Conjoint suiveur : nouvelle figure de l'homme moderne ?

Gaby en est convaincu. Sa génération (Gaby est trentenaire) est bien plus soucieuse du respect des droits des femmes et de la lutte contre les discriminations. Il n'a pas hésité à suivre sa petite amie, qui rêvait d'une vie au Canada. Lui n'y avait jamais pensé. Le couple a construit le projet ensemble. « Le deal, c'était qu'on parte dès que l'un de nous aurait trouvé du travail. Elle a trouvé. Je l'ai suivie.
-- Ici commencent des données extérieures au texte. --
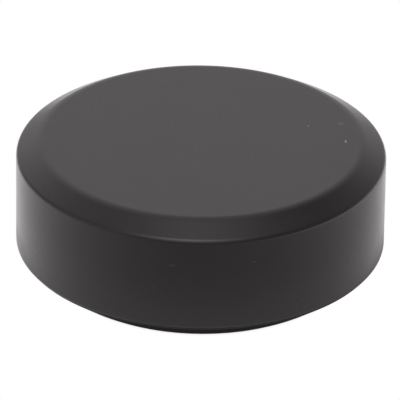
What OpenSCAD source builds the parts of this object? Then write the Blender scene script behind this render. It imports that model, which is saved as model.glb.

C'est super. » Pour Gaby, aucun problème de place de l'homme dans le couple. « C'était peut-être ça pour la génération d'avant, mais je pense que les choses bougent, et c'est tant mieux. Pourquoi les femmes devraient-elles se sacrifier pour les hommes ? Elles aussi ont des ambitions, et c'est bien. Je pense qu'il y aurait moins de discriminations si les hommes arrêtaient de prendre une place qui n'a jamais été la leur. Les entreprises aussi doivent jouer le jeu, en arrêtant la discrimination salariale, en proposant des expatriations autant aux femmes qu'aux hommes, et en s'occupant aussi bien du conjoint suiveur que de la conjointe suiveuse. J'ai entendu dire que certaines boîtes proposaient davantage de formations aux conjoints suiveurs, comme s'il fallait absolument qu'ils retrouvent vite un job. Pour les femmes, c'est comme si on s'attendait qu'elles restent au foyer. C'est n'importe quoi. Il faut que ça bouge encore plus. » Gaby fait partie de la « génération Erasmus ». Il se retrouve dans les nouveaux combats féministes, écologiques, pour la valorisation des « nouveaux pères », loin du modèle des anciennes générations. « Il faut encore plus de femmes expatriées, et plus de conjoints suiveurs » conclut-il.